JOY
This Memorial day weekend was one of Joy and one of Sadness. I drove to Syracuse Kansas for my 20 year class reunion and spent Saturday with 15 of my classmates. Syracuse is a small town in Western Kansas very near the Colorado boarder. My graduating class only had 35 students so to get almost half of us there I thought was great. It was a great joy to see them all. The best part of the day however was seeing my classmate Chris Englert Sukach on Skype from Afghanistan. For me to be able to give her a little glimpse of our reunion while she is over serving our country was the greatest honor I could have. The smile on her face will stay with me for the rest of my life.
I must say it proved to be a harder task than I had thought it would be. I had procrastinated and not downloaded or setup a Skype account until about 8pm on Friday evening. I sent her a message on Facebook and asked her what time she thought might work for her on Saturday. When I woke up Saturday I checked my messages and she had sent me one back saying to try for 10:30am (Syracuse time). The trick was at 10:30am the parade for alumni and old cars was going to be starting and our class was riding in the parade. I didn’t let that stop me though. Thanks to classmate Kyle and his Verizon wireless I had my laptop all set up to take along with us in the parade. I wasn’t going to miss the opportunity to visit with Chris.
I’m sure the community thought I was nuts riding in the parade with my laptop in hand. We went all through the parade and Chris never logged in. I was a little bummed but told myself I had tried. We then went to the school for the picnic. When I sat down to eat, something told me to check my email on my blackberry and sure enough Chris had sent me a message saying “Just finishing up. Be in my room in about 15 min” but the message had been sent about 45min ago:( I ran to the car, got my laptop, Kyle got the Verizon wireless and I logged in just in case she was still there and sure enough she was!!!

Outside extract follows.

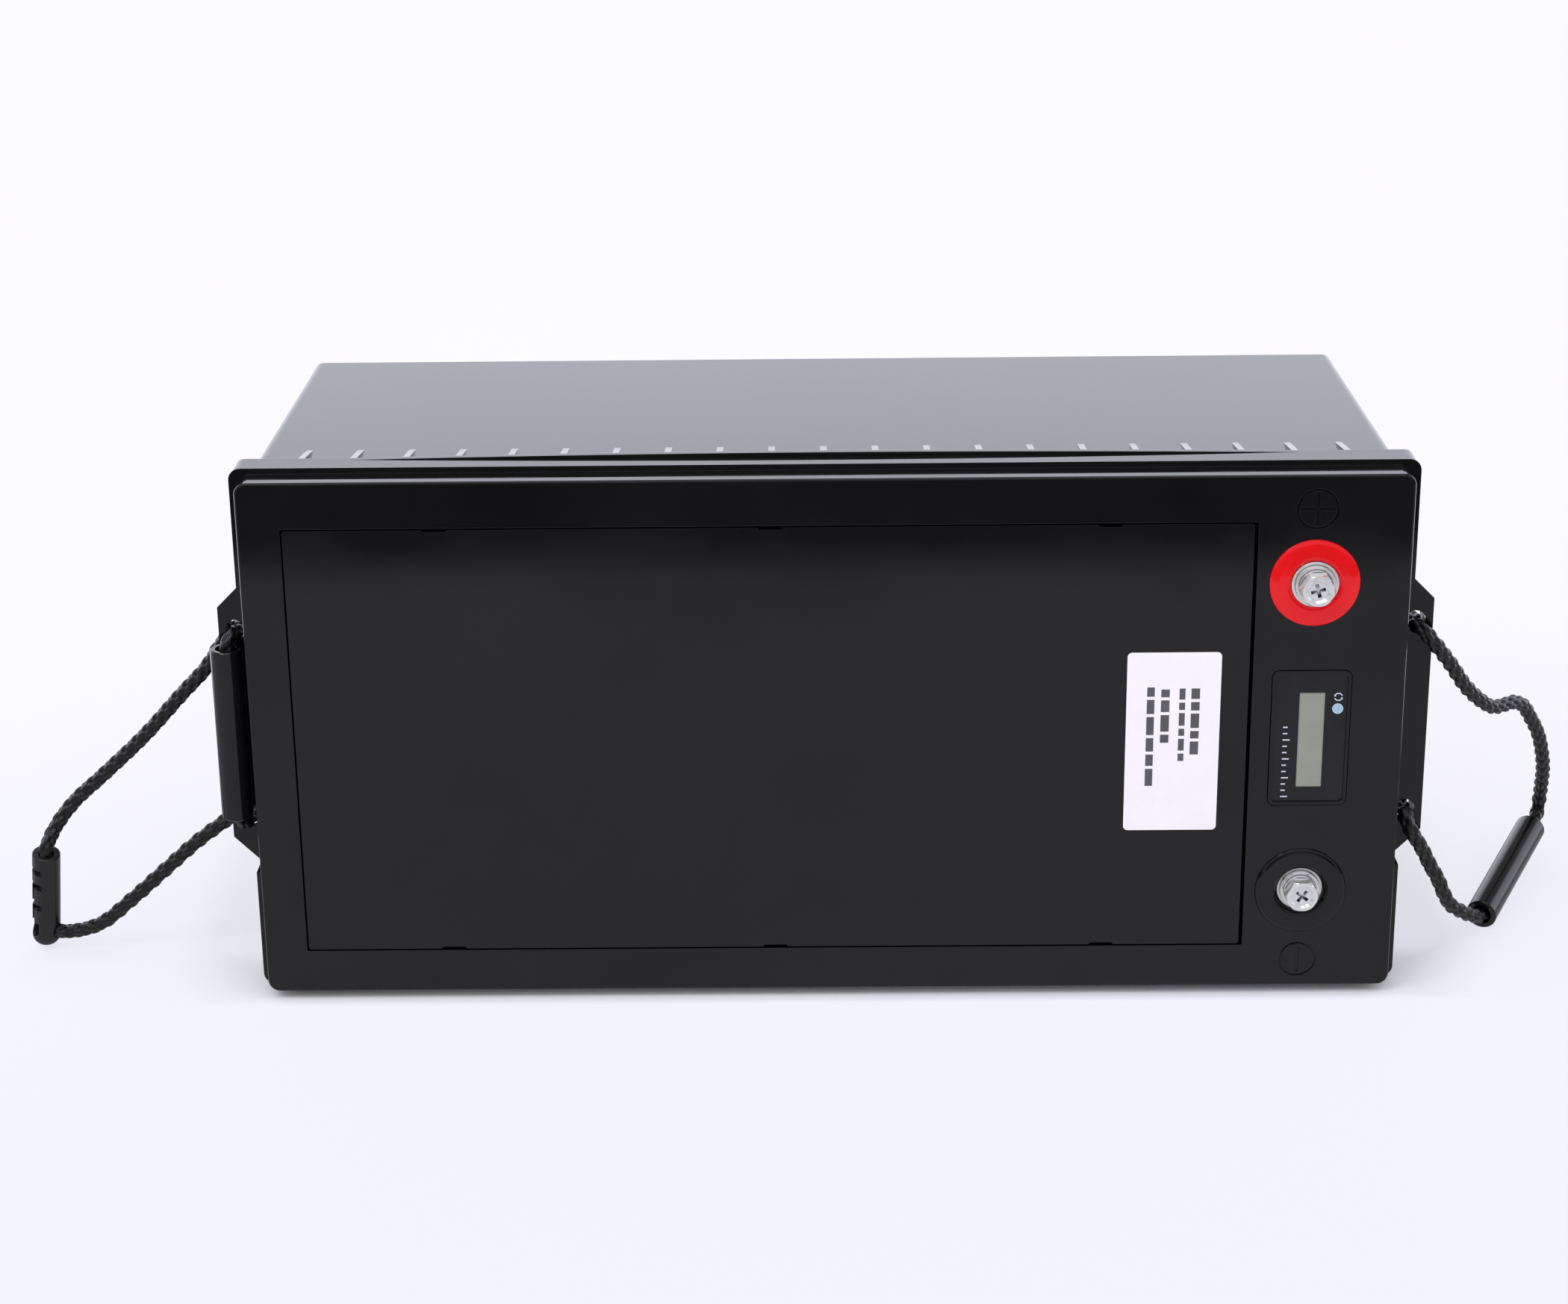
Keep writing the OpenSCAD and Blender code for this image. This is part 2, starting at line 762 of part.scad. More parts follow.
module pack_straps() {
    half = -block_x0 + plate;
    strap_w = 16;
    color([0.2, 0.2, 0.22])
        for (y = [cell_top_y + 25, cell_base_y - 41])
            prism(y, y + strap_w)
                difference() {
                    round_rect(-half - strap, cell_z0 - strap, half + strap, cell_z1 + strap, 0.8);
                    translate([-half, cell_z0])
                        square([2 * half, cell_width]);
                }
}

module base_pad() {
    margin = 6;
    color([0.12, 0.12, 0.12])
        prism(cell_base_y, base_inner_y)
            round_rect(-wall_half_base + wall + margin, wall_inset_base + wall + margin,
                wall_half_base - wall - margin, rim_width - wall_inset_base - wall - margin, 3);
}

module side_foams() {
    low = wall_inset_base + wall + 0.6;
    half = -block_x0 - 2;
    color([0.15, 0.15, 0.16])
        for (flip = [0, 1])
            translate([0, 0, flip * rim_width])
                mirror([0, 0, flip])
                    box([-half, cell_top_y + 6, low], [half, cell_base_y - 1, cell_z0 - strap - 0.2]);
}

module end_foams() {
    color([0.15, 0.15, 0.16])
        for (side = [0, 1])
            mirror([side, 0, 0])
                box([-block_x0 + plate + strap + 0.2, cell_top_y + 6, cell_z0 + 4],
                    [wall_half_base - wall - 0.6, cell_base_y - 1, cell_z1 - 4]);
}

// Centre of group i, counted from the left end
function group_x(i) = block_x0 + i * (group_length + spacer) + group_length / 2;

module busbars() {
    reach = group_length / 2 - 6;
    half_w = 11;
    spans = [[0, 0, 1], [0, 1, -1], [1, 2, 1], [2, 3, -1], [3, 3, 1]];
    color([0.8, 0.5, 0.3])
        for (s = spans)
            prism(busbar_y, cell_top_y - cell_post_h)
                translate([group_x(s[0]) - reach, mid_z + s[2] * post_offset - half_w])
                    square([group_x(s[1]) - group_x(s[0]) + 2 * reach, 2 * half_w]);
}

module busbar_screws() {
    color([0.75, 0.75, 0.78])
        for (x = [-152, 180])
            prism(busbar_y - 4, busbar_y)
                translate([x, mid_z + post_offset])
                    hexagon(10);
}

module bms_tray() {
    color([0.1, 0.1, 0.1]) {
        prism(tray_y, tray_y + 2)
            round_rect(bms_x0 - 5, bms_z0 - 5, bms_x1 + 5, bms_z1 + 5, 3);
        for (x = [bms_x0 + 10, bms_x1 - 10], z = [mid_z - 24, mid_z + 24])
            bar(x, z, tray_y + 1.9, cell_top_y, 8);
        for (spot = bms_screw_spots)
            bar(spot[0], spot[1], bms_y + 1.6, tray_y + 0.1, 6);
    }
}

module bms_board() {
    color([0.08, 0.3, 0.16])
        difference() {
            union() {
                prism(bms_y, bms_y + 1.6)
                    round_rect(bms_x0, bms_z0, bms_x1, bms_z1, 2);
                box([-66, bms_y - 4, 138], [-54, bms_y + 0.1, 150]);
                for (i = [0:5])
                    box([-160 + 16 * i, bms_y - 4.5, 136], [-150 + 16 * i, bms_y + 0.1, 152]);
            }
            for (spot = bms_screw_spots)
                bar(spot[0], spot[1], bms_y - 1, bms_y + 3, 3.4);
        }
}

module bms_heatsink() {
    fins = 9;
    color([0.7, 0.71, 0.73]) {
        box([-165, bms_y - 4, 72], [-75, bms_y, 124]);
        for (i = [0:fins - 1])
            box([-165 + 11 * i, bms_y - 14, 72], [-163 + 11 * i, bms_y - 3.9, 124]);
    }
}

module bms_screws() {
    color([0.8, 0.8, 0.82])
        for (spot = bms_screw_spots)
            difference() {
                bar(spot[0], spot[1], bms_y - 2, bms_y, 5.6);
                bar(spot[0], spot[1], bms_y - 3, bms_y - 1, 2.4);
            }
}

module positive_cable() {
    color([0.75, 0.1, 0.1])
        sweep(positive_cable_route, 9, 8);
}

module negative_cable() {
    color([0.1, 0.1, 0.1])
        sweep(negative_cable_route, 9, 8);
}

module bms_cable() {
    color([0.1, 0.1, 0.1])
        sweep(bms_cable_route, 9, 8);
}

// Flat sense harness: a spine over the cells with a tab to each busbar
module balance_leads() {
    thick = 0.6;
    y0 = busbar_y - thick;
    spine_z = mid_z;
    color([0.85, 0.6, 0.15]) {
        box([-150, y0, spine_z - 3], [150, busbar_y, spine_z + 3]);
        for (tab = [[-140, 1], [-68, -1], [20, 1], [100, -1], [145, 1]])
            box([tab[0] - 2, y0, min(spine_z, mid_z + tab[1] * 45)],
                [tab[0] + 2, busbar_y, max(spine_z, mid_z + tab[1] * 45)]);
    }
}

// ---------- Rope handles ----------

module tube_grip(length) {
    chamfer = 0.5;
    color([0.07, 0.07, 0.075])
        rotate_extrude()
            polygon([
                [tube_bore / 2, 0.3], [tube_bore / 2 + 0.3, 0], [tube_d / 2 - chamfer, 0],
                [tube_d / 2, chamfer], [tube_d / 2, length - chamfer], [tube_d / 2 - chamfer, length],
                [tube_bore / 2 + 0.3, length], [tube_bore / 2, length - 0.3]
            ]);
}

module left_tube_grip() {
    translate([tube_x, tube_y, tube_z0])
        tube_grip(tube_length);
}

module right_tube_grip() {
    along(right_tube_near, right_tube_far)
        tube_grip(norm(right_tube_far - right_tube_near));
}

// Slotted clamp that holds the rope's two ends: one enters the flat top, and the other
// a hole in the side that faces its +X, or else the lower end
module clamp_grip(side_hole) {
    r = clamp_d / 2;
    round_r = 4.6;
    bore = rope_d + 0.6;
    slot_turn = 220;
    slot_depth = 3.2;
    slots = [[21.2, 3.2], [32.8, 3.2], [41, 3]];
    color([0.07, 0.07, 0.075])
        difference() {
            rotate_extrude()
                difference() {
                    union() {
                        translate([r - round_r, round_r])
                            circle(round_r);
                        square([r - round_r, round_r]);
                        translate([0, round_r])
                            square([r, clamp_length - round_r - 0.6]);
                        square([r - 0.6, clamp_length]);
                        translate([0, clamp_length - 0.6])
                            intersection() {
                                translate([r - 0.6, 0])
                                    circle(0.6);
                                square([r, 0.6]);
                            }
                    }
                    difference() {
                        square([r + 1, round_r]);
                        translate([r - round_r, round_r])
                            circle(round_r);
                        square([r - round_r, round_r]);
                    }
                    translate([-r, 0])
                        square([r, clamp_length]);
                }
            translate([0, 0, side_hole ? 6 : -1])
                cylinder(d = bore, h = clamp_length + 2);
            if (side_hole)
                translate([0, 0, 8])
                    rotate([0, 90, 0])
                        cylinder(d = bore, h = clamp_d);
            rotate([0, 0, slot_turn]) {
                for (s = slots)
                    translate([slot_depth, -r, s[0]])
                        cube([r, clamp_d, s[1]]);
                translate([0, -1.5, 9])
                    cube([r + 1, 3, 25]);
                translate([0, 0, 9])
                    rotate([0, 90, 0])
                        cylinder(r = 4.2, h = r + 1);
                translate([0, -4.2, 9])
                    cube([r + 1, 8.4, 4.4]);
            }
        }
}

module left_clamp_grip() {
    along(clamp_base, clamp_top, 46)
        clamp_grip(true);
}

module right_clamp_grip() {
    translate(hidden_clamp)
        clamp_grip(false);
}

// Rope along a route, with a round end at each point where it bends about its lug hole
module rope(route, round_ends = []) {
    color([0.03, 0.03, 0.03]) {
        sweep(route, rope_d);
        for (p = round_ends)
            translate(p)
                sphere(d = rope_d + pivot_swell);
    }
}

module left_inner_rope() {
    rope(left_inner_route);
}

module left_upper_rope() {
    rope(left_upper_route, [left_upper_route[0]]);
}

module left_lower_rope() {
    rope(left_lower_route, [left_lower_route[len(left_lower_route) - 1]]);
}

module right_front_rope() {
    rope(right_front_route, [right_front_route[0], right_front_route[len(right_front_route) - 1]]);
}

module right_upper_rope() {
    rope(right_upper_route);
}

module right_lower_rope() {
    rope(right_lower_route);
}

container();
cover();
cover_seal();
inset_panel();
panel_adhesive();
label();
positive_ring();
negative_ring();
positive_terminal();
negative_terminal();
terminal_nuts();
positive_flat_washer();
negative_flat_washer();
positive_spring_washer();
negative_spring_washer();
positive_bolt();
negative_bolt();
meter_bezel();
meter_window();
meter_lcd();
meter_board();
meter_button();
meter_lead();
for (i = [1:groups])
    cell_group(i - 1);
cell_spacers();
end_plate_left();
end_plate_right();
pack_straps();
base_pad();
side_foams();
end_foams();
busbars();
busbar_screws();
bms_tray();
bms_board();
bms_heatsink();
bms_screws();
negative_cable();
positive_cable();
bms_cable();
balance_leads();
left_tube_grip();
right_tube_grip();
left_clamp_grip();
right_clamp_grip();
left_inner_rope();
left_upper_rope();
left_lower_rope();
right_front_rope();
right_upper_rope();
right_lower_rope();
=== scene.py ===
"""Deep cycle battery on a pale floor: the CAD frame with its visible shapes and materials."""
import json
import math
import random
import bpy
import bmesh
from mathutils import Matrix, Vector


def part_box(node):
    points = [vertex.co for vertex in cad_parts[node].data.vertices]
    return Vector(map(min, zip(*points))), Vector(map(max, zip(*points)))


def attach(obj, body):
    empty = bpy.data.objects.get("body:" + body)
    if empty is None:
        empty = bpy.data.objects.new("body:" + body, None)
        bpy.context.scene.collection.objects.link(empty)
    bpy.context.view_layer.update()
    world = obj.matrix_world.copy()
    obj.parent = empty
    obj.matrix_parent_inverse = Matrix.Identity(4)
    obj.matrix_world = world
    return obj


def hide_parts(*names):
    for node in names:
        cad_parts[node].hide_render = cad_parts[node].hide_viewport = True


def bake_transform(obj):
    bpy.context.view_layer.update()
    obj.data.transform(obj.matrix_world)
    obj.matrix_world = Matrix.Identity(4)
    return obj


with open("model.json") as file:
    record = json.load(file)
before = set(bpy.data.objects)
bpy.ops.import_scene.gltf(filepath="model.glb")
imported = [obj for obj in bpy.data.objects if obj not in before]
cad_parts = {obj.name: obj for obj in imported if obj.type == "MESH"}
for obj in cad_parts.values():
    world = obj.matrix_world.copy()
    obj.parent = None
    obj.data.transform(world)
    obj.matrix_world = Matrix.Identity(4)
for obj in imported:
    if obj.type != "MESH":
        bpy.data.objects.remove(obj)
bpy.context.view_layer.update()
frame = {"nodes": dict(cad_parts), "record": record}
nodes = frame["nodes"]

MM = 0.001


def mm(*values):
    return Vector(values) * MM


# ---------- Camera, light and floor ----------

CAMERA_AT = mm(-3.17, -1297.04, 624.89)
YAW, PITCH, ROLL = -0.635, 20.0, -0.657
LENS = 73.835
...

The next trick was getting a Skype connection long enough to say a full sentence. It got rather frustrating but the short glimpse of Chris and her smile made me keep trying. We finally were able to string enough connections together that I was able to allow her to see about 6 other classmates and even her father and brother. I looked like a crazy woman carrying my laptop around the picnic and talking to it. I’m sure I made Chris dizzy but I was trying to find our scattered classmates before I lost connection! I actually sent out a few apologies yesterday as I pretty much just blew some people off as they didn’t realize what I was up to.
Chris was able to show us around her small little hut that she shares with 6 people. She was whispering as she said some of them work days and some work nights and she didn’t want to disturb them. Her surroundings were a little difficult to make out but I clearly saw she did have a towel, a mirror and a big gun. She said that it “makes me a bad ass.” If you know Chris, it’s really hard to imagine her with a gun.
I hope Chris knows how much it meant to me to help bring her our class reunion. We are so proud of her and want her to be safe. She brought me more joy in that short little time span than I could have ever imagined. Thanks Chris! When our conversation ended my laptop battery was down to 9 minutes. Perfect timing!
SADNESS
I drove back to Texas on Sunday and on my trip home I got a text from one of my best high school friends, Kim. Kim didn’t make our reunion as she had something way more important to attend to. You see her mom’s Ovarian Cancer returned a few months ago, stronger and worse than before and was now terminal.
I remember Kim telling me back in 2008 that her mom, Julie, had beaten Ovarian Cancer when I told her my mom, Sherrie, had lost her life to it. The survival rate for ovarian cancer is 30.6% when not found early so I was so excited to hear her mom had won the battle. Little did we all know that the cancer would come back and take Julie’s life. She fought a long hard battle and suffered much pain but on Sunday that all ended and she joined my mom in heaven.
I feel great sadness for the Collins family and will keep Kim and her family in my prayers. I hope and pray that one day we will find a cure for cancer so that no one else has to lose a mother. I hope Kim knows that when I walk 6 days and 120 miles this year that I will be walking for her mom, Julie. We will find a cure! Love you Kim.